Traffic enters the dirty side content switch and hits the redirection filter. The SIP and DIP are used to determine a value. The algorithm used to create this value is similar to that discussed in Chapter 5, Basic Server Load Balancing . This value is then associated to a real server on the clean side of the sandwich. The real server that is selected for that particular SIP/DIP combination will always be the same due to the algorithm.
As the content switch knows about the real servers but only has one preconfigured route to it, it will select that route and forward the packet to the next hop. In this case, that is the firewall.
The firewall receives this packet still with the original SIP and DIP intact and makes a decision based on its policy whether to allow or deny the packet. On validation, it will then forward the packet to the destination address via traditional routing. In this case, it is the VRRP master that will forward on the packet.
All subsequent packets are routed through, and as the content switch is state aware, the session table has been updated with which real server has been selected, thus ensuring that the firewall load balancing is performed as quickly as possible

Figure 9-3. Inbound traffic flow in a typical firewall load balanced configuration showing how the path is selected.

graphics/09fig03.gif

It is important to understand that this DIP could be any address anywhere within the network. It could be another router or appliance or even another firewall. Most probably it would be a VIP for some load-balanced service. On high-end content switches, this could be configured on the clean side switches. It should be pointed out here that not all content switch manufacturers can support multiple applications on their devices, so additional hardware may be required to allow for server load balancing. While this is not ideal and increases network complexity, this is a limitation of software. Therefore, when deploying firewall load balancing and server load balancing, make sure that the content switch can support both simultaneously if required.
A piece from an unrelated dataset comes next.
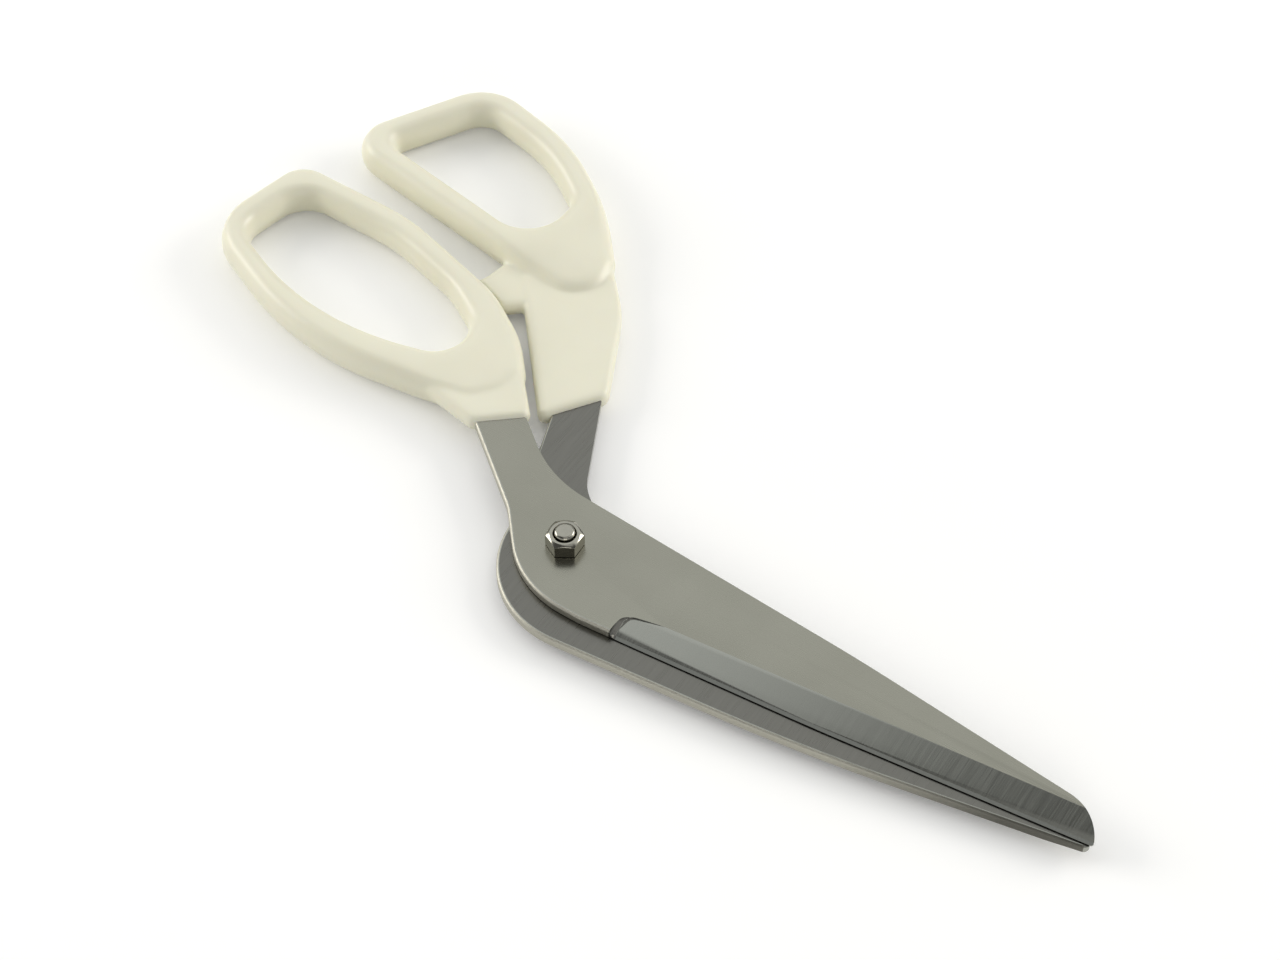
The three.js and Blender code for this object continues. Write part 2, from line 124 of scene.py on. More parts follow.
def mergeFlats(piece):
    pick(piece)
    bpy.ops.object.mode_set(mode="EDIT")
    bpy.ops.mesh.select_all(action="SELECT")
    bpy.ops.mesh.remove_doubles(threshold=drawing["weld"] * mm)
    bpy.ops.mesh.dissolve_limited(angle_limit=math.radians(drawing["flatAngle"]))
    bpy.ops.object.mode_set(mode="OBJECT")


def flatSlab(name, outlines, bottom, thickness, rimWidth=0.0, rimHeight=0.0, rimSteps=drawing["rimSteps"]):
    # circles drawn onto the outlines become one flat curve, whose rims are rounded inwards
    rings = []
    for points in outlines:
        bpy.ops.object.select_all(action="DESELECT")
        bpy.ops.mesh.primitive_circle_add(vertices=len(points), radius=1, fill_type="NOTHING")
        ring = bpy.context.object
        for vertex, point in zip(ring.data.vertices, points):
            vertex.co = (point[0] * mm, point[1] * mm, 0)
        rings.append(ring)
    pick(*rings)
    if len(rings) > 1:
        bpy.ops.object.join()
    bpy.ops.object.convert(target="CURVE")
    slab = bpy.context.object
    slab.name = name
    squeeze = rimWidth / rimHeight if rimHeight else 1
    slab.data.dimensions = "2D"
    slab.data.fill_mode = "BOTH"
    slab.data.extrude = (thickness / 2 - rimHeight) * squeeze * mm
    slab.data.bevel_depth = rimWidth * mm
    slab.data.bevel_resolution = rimSteps
    slab.data.offset = -rimWidth * mm
    bpy.ops.object.convert(target="MESH")
    slab.data.transform(Matrix.Diagonal((1, 1, 1 / squeeze, 1)))
    slab.data.transform(Matrix.Translation((0, 0, (bottom + thickness / 2) * mm)))
    weldDoubles(slab)
    return slab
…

The return traffic flow is illustrated in Figure 9-4.

Returning traffic enters the clean side content switch and hits the redirection filter. At this stage, the SIP and DIP have now been reversed . As we use both the SIP and DIP it is important that the algorithm used to create this value will yield the same result when the two addresses are interchanged. If this were not the case, then firewall load balancing would not work. This value will be the same as that on the inbound session, thus selecting the same real server. The content switch will update its session table for all subsequent packets within that session.
As the content switch knows about the real server but only has one route to it, it will select that route and forward the packet to the next hop. In this case, that is the firewall. As can be seen, it is critical that the return path is configured through the same firewall for the corresponding real server.
The firewall receives this packet with the SIP and DIP intact. It checks its session table and based on the validity forwards the packet to the next hop. In this case, the dirty side content switches. They in turn will forward them on to the correct next hop. In this case, the VRRP master will forward on the packet to the correct next hop.

Figure 9-4. Outbound traffic flow in a typical firewall load balanced configuration.

graphics/09fig04.gif

One thing to remember when understanding traffic flow is that the dirty side switches do not actually send the data to the clean side interface (or real server). They merely use this as a mechanism to create a load balanced scenario, and it is this that allows multiple firewalls to be configured. Once the data arrives at the selected firewall, it will be handled by that firewall and routed or denied based on the policy. The firewall will not send it on to the real servers unless the DIP is for that server. This would obviously be the case for the health checks.

NATing Firewalls

NATing firewalls create all sorts of issues when performing firewall load balancing. The majority of early content switch designs preferred not to use NAT on load-balanced firewalls. The reason for this is that the load balancing metric used to determine the route uses both SIP and DIP. For ingress traffic, the SIP/DIP hash will create one value and the packet will be routed through the selected firewall. This firewall then NATs the SIP, DIP, or both and routes the packet onward. On the return, the content switch performs the hash based on SIP/DIP. Unfortunately, these addresses have not been NATed back to the original so the value could potentially provide a different value to that of the ingress packet. The route selected will be through another firewall and this firewall will drop the session due to no corresponding entry in its state table. As is plain to see in Figure 9-5, NAT causes the firewall load-balancing sandwich to break. Fortunately, some content switch manufacturers have realized the necessity of NATing firewalls and have created a method by which to overcome this limitation.

Figure 9-5.a. Breaking the sandwich with NAT.

graphics/09fig05a.gif

Figure 9-5.b. Breaking the sandwich with NAT.

graphics/09fig05b.gif

The method by which this is achieved is configuring firewall load balancing as per normal on the dirty side switches. On the clean side switches, configure the switch to record the source MAC address in addition to all other session information. This feature is typically a single configuration statement. What this does is allow the clean content switch to document the source MAC of all traffic that ingresses the switch from the firewall. As it is the firewall that has routed the traffic, the SMAC will be that of the firewall. On the return path, the content switch will look up the session entry in its session table, see that there is a MAC address associated with it, and substitute the destination MAC address with the recorded SMAC. Layer 2 processing will then forward the packet to the correct firewall. This is illustrated in Figure 9-6.

Figure 9-6. MAC address persistence shows how to overcome NATing firewalls for inbound and outbound traffic.

graphics/09fig06.gif

This ingenious method is often called MAC address persistency and allows network administrators to use content switches when NAT or proxy type devices are used that rely on IP addresses to ensure that traffic is passed back to them. MAC address persistency can be used with a multitude of different applications and is not just associated with firewall load balancing.